Begin Items

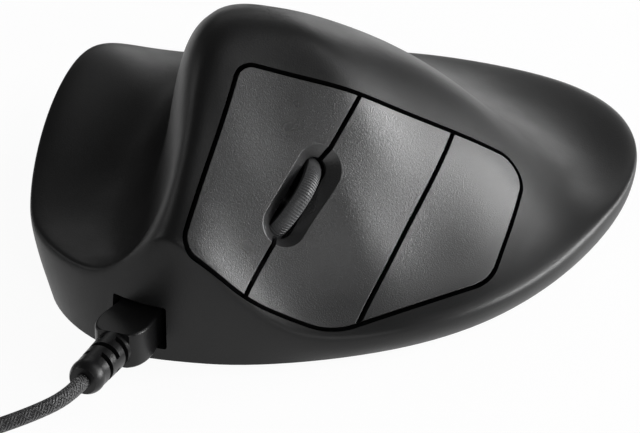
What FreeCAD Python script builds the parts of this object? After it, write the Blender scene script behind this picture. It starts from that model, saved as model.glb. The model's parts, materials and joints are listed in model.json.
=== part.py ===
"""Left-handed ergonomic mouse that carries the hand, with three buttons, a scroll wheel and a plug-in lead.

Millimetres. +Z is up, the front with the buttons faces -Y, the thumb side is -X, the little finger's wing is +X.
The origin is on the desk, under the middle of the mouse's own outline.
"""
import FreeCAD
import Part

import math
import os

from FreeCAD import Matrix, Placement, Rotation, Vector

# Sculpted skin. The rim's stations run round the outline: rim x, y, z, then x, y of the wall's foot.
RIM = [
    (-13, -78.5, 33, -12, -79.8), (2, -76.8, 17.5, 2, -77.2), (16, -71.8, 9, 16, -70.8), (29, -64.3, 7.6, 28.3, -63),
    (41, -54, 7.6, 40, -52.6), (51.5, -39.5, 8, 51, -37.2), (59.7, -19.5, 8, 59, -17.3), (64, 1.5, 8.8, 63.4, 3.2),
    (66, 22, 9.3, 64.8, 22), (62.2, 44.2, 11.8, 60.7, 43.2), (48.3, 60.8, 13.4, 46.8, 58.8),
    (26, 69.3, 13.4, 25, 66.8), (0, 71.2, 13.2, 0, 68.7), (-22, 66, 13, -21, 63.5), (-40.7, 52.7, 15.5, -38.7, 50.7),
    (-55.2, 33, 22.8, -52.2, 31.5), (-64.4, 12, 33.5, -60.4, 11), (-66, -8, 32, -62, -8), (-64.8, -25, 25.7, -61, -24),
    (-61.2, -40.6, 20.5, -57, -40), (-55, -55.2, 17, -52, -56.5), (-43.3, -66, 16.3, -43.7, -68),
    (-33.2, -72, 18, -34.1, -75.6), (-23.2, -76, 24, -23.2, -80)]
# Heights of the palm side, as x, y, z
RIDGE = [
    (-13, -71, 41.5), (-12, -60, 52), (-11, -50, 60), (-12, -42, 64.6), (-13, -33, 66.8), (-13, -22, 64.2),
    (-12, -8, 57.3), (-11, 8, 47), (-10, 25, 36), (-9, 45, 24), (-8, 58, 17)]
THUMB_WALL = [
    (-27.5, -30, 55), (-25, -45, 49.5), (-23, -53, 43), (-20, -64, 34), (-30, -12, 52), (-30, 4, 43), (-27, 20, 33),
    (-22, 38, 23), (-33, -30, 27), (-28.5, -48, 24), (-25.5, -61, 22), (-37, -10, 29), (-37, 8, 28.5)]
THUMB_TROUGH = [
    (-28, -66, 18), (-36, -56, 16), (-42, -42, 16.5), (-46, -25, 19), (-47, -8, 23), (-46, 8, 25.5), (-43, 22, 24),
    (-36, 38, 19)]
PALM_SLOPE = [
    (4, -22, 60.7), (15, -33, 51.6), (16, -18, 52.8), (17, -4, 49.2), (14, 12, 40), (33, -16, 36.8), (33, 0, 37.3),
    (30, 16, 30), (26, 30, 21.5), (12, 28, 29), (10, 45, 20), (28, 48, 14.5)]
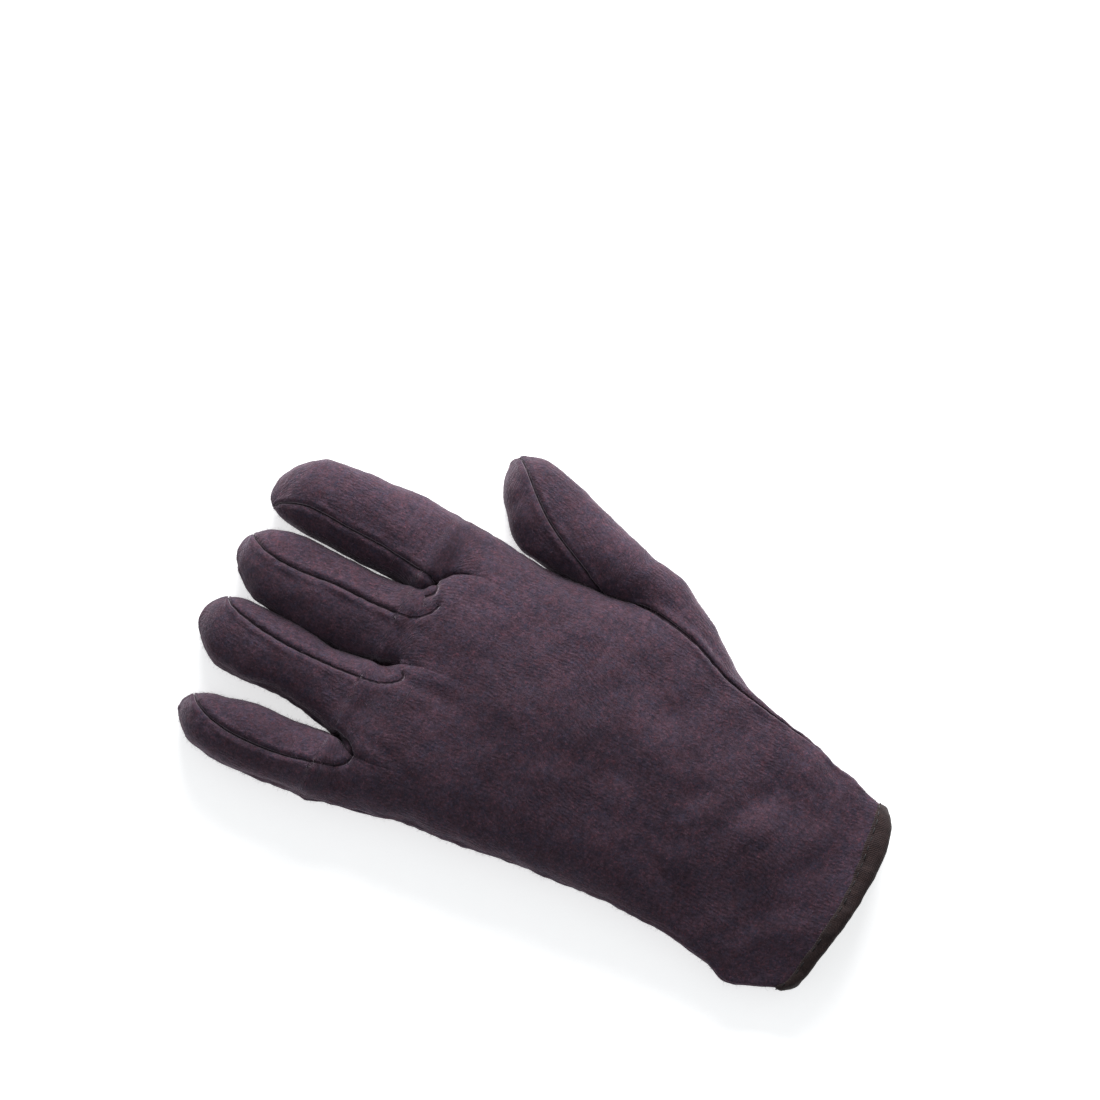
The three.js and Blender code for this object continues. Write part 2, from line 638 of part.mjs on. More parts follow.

End Items

What the task asks => Quote exactly the first line of the data and every line after it through the one holding "a plug-in lead.".

Completed exercise =>
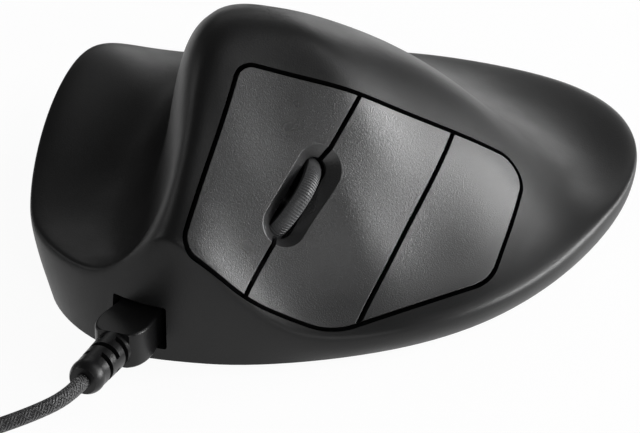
What FreeCAD Python script builds the parts of this object? After it, write the Blender scene script behind this picture. It starts from that model, saved as model.glb. The model's parts, materials and joints are listed in model.json.
=== part.py ===
"""Left-handed ergonomic mouse that carries the hand, with three buttons, a scroll wheel and a plug-in lead.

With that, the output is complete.